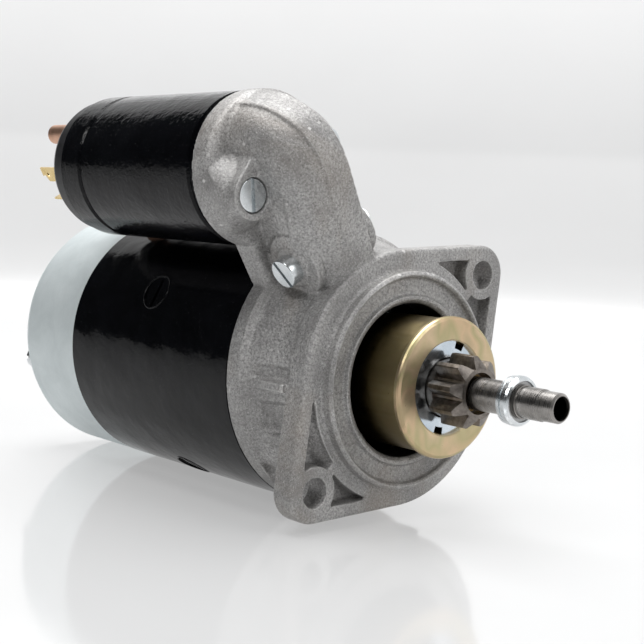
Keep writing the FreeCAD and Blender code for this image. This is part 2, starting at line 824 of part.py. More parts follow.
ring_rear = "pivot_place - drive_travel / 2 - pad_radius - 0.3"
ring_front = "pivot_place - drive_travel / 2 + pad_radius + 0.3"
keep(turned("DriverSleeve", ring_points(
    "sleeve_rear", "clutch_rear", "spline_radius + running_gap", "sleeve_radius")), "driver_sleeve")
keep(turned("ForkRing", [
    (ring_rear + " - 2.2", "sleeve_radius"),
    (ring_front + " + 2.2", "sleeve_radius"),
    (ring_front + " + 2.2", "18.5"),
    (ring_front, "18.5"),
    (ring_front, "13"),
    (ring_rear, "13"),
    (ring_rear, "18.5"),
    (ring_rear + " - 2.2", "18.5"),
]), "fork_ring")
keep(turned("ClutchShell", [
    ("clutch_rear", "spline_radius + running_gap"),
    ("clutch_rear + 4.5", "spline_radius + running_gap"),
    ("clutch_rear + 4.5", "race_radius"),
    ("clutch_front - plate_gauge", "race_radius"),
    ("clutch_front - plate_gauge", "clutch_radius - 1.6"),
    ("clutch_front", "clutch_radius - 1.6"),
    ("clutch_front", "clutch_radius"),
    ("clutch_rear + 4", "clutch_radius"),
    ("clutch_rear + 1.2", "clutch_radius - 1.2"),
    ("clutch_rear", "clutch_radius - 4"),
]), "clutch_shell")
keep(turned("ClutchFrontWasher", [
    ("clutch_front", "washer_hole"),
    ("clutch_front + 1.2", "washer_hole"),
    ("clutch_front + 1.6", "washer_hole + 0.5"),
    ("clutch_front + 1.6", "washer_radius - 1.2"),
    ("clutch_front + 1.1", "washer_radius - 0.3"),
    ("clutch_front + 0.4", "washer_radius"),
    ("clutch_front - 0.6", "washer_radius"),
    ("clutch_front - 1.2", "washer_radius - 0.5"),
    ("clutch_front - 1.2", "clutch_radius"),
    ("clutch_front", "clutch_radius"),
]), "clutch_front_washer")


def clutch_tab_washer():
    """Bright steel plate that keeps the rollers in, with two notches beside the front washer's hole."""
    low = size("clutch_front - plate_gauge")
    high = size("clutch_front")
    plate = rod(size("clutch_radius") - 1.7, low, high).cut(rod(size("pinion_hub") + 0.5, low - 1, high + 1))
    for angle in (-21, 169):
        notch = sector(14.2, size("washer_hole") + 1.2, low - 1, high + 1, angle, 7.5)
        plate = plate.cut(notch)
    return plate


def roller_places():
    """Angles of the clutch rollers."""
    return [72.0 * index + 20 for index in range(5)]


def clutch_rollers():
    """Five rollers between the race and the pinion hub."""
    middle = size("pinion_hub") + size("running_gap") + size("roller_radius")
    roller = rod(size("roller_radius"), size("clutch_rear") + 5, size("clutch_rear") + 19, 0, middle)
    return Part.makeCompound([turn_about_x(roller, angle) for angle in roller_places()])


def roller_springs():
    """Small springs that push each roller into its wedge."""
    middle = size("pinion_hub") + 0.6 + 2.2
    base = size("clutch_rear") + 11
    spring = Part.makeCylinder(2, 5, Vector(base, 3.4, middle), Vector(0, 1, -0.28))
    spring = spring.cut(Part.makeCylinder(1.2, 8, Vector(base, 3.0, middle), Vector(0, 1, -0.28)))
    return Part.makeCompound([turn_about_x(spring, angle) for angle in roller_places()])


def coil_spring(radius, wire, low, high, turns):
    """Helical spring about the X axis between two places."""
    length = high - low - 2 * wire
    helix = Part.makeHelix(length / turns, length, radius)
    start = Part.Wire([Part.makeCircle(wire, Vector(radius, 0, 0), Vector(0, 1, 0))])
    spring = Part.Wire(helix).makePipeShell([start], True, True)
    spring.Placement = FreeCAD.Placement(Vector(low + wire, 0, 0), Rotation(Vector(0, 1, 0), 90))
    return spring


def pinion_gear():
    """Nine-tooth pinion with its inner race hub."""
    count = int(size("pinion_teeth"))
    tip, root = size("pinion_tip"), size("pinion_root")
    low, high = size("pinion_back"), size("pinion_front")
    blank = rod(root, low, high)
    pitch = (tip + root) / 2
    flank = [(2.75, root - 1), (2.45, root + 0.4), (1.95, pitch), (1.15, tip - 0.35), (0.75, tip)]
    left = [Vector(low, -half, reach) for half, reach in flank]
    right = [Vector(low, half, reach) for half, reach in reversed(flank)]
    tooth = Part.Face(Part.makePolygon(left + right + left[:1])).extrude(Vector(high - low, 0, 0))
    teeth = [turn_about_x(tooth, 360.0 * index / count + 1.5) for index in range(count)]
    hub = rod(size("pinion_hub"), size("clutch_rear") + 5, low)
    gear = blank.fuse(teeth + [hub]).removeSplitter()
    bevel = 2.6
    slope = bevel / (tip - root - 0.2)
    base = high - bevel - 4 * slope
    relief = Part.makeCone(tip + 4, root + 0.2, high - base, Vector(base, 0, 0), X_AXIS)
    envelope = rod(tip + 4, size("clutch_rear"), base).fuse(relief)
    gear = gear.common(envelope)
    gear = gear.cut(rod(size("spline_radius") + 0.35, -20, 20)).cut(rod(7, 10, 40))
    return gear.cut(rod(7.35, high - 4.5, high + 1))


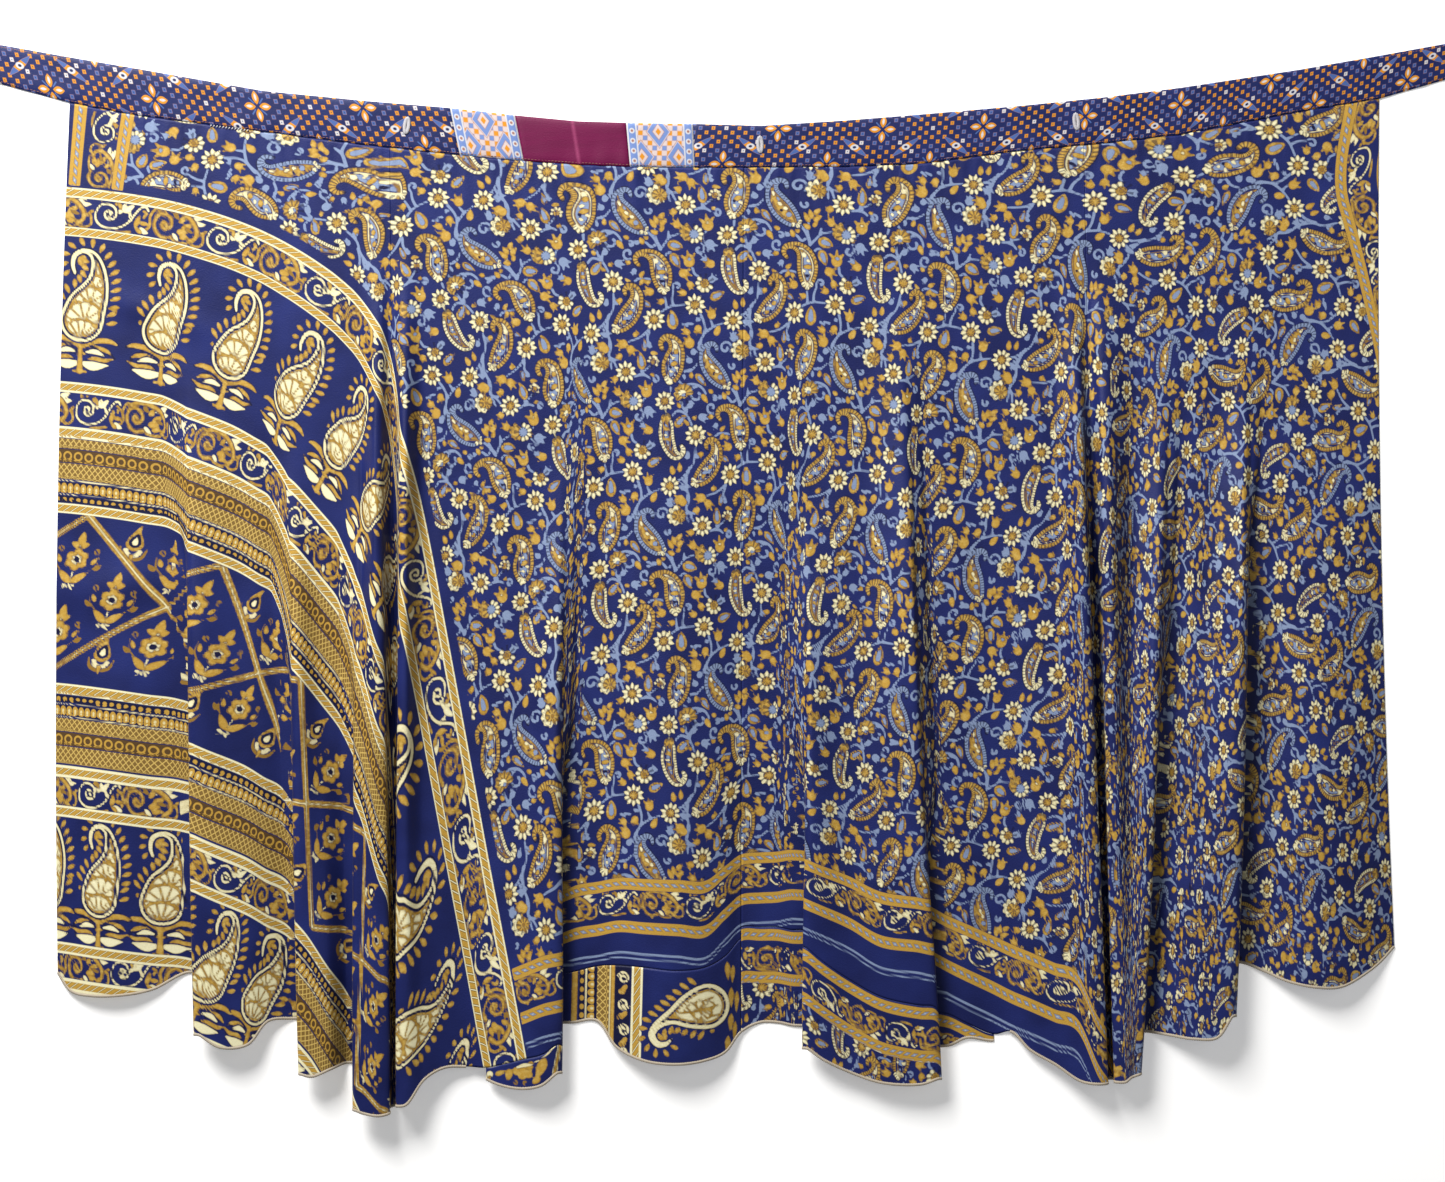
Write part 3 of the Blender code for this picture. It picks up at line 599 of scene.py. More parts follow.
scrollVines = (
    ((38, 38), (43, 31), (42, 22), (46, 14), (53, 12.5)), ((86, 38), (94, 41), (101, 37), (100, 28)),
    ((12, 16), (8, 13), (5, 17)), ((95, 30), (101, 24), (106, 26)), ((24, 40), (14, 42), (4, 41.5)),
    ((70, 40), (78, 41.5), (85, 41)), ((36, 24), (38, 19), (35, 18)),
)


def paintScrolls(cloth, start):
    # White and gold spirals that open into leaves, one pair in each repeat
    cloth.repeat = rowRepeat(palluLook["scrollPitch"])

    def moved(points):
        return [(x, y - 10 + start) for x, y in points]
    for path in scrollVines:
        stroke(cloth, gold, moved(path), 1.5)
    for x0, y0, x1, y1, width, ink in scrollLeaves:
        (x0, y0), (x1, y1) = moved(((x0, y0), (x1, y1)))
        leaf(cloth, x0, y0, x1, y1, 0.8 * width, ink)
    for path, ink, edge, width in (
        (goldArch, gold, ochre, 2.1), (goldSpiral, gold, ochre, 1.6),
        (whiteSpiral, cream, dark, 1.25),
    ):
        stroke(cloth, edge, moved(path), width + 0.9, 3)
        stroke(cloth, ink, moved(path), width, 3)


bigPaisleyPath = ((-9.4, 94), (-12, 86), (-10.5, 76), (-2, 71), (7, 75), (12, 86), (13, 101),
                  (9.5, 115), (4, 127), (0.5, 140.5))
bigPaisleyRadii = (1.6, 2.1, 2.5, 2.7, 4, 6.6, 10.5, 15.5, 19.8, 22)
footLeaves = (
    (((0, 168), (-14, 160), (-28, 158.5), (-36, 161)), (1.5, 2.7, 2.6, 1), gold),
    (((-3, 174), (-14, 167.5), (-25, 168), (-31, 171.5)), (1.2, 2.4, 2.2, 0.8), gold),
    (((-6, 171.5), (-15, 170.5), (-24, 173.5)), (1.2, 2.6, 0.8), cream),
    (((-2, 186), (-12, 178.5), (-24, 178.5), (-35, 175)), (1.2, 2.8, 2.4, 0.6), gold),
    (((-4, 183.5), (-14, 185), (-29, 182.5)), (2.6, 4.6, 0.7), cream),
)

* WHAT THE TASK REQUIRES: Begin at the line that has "Write part 3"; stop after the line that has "stroke(cloth, ink, moved(path), width, 3)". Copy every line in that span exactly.

* CORRECT RESPONSE:
Write part 3 of the Blender code for this picture. It picks up at line 599 of scene.py. More parts follow.
scrollVines = (
    ((38, 38), (43, 31), (42, 22), (46, 14), (53, 12.5)), ((86, 38), (94, 41), (101, 37), (100, 28)),
    ((12, 16), (8, 13), (5, 17)), ((95, 30), (101, 24), (106, 26)), ((24, 40), (14, 42), (4, 41.5)),
    ((70, 40), (78, 41.5), (85, 41)), ((36, 24), (38, 19), (35, 18)),
)


def paintScrolls(cloth, start):
    # White and gold spirals that open into leaves, one pair in each repeat
    cloth.repeat = rowRepeat(palluLook["scrollPitch"])

    def moved(points):
        return [(x, y - 10 + start) for x, y in points]
    for path in scrollVines:
        stroke(cloth, gold, moved(path), 1.5)
    for x0, y0, x1, y1, width, ink in scrollLeaves:
        (x0, y0), (x1, y1) = moved(((x0, y0), (x1, y1)))
        leaf(cloth, x0, y0, x1, y1, 0.8 * width, ink)
    for path, ink, edge, width in (
        (goldArch, gold, ochre, 2.1), (goldSpiral, gold, ochre, 1.6),
        (whiteSpiral, cream, dark, 1.25),
    ):
        stroke(cloth, edge, moved(path), width + 0.9, 3)
        stroke(cloth, ink, moved(path), width, 3)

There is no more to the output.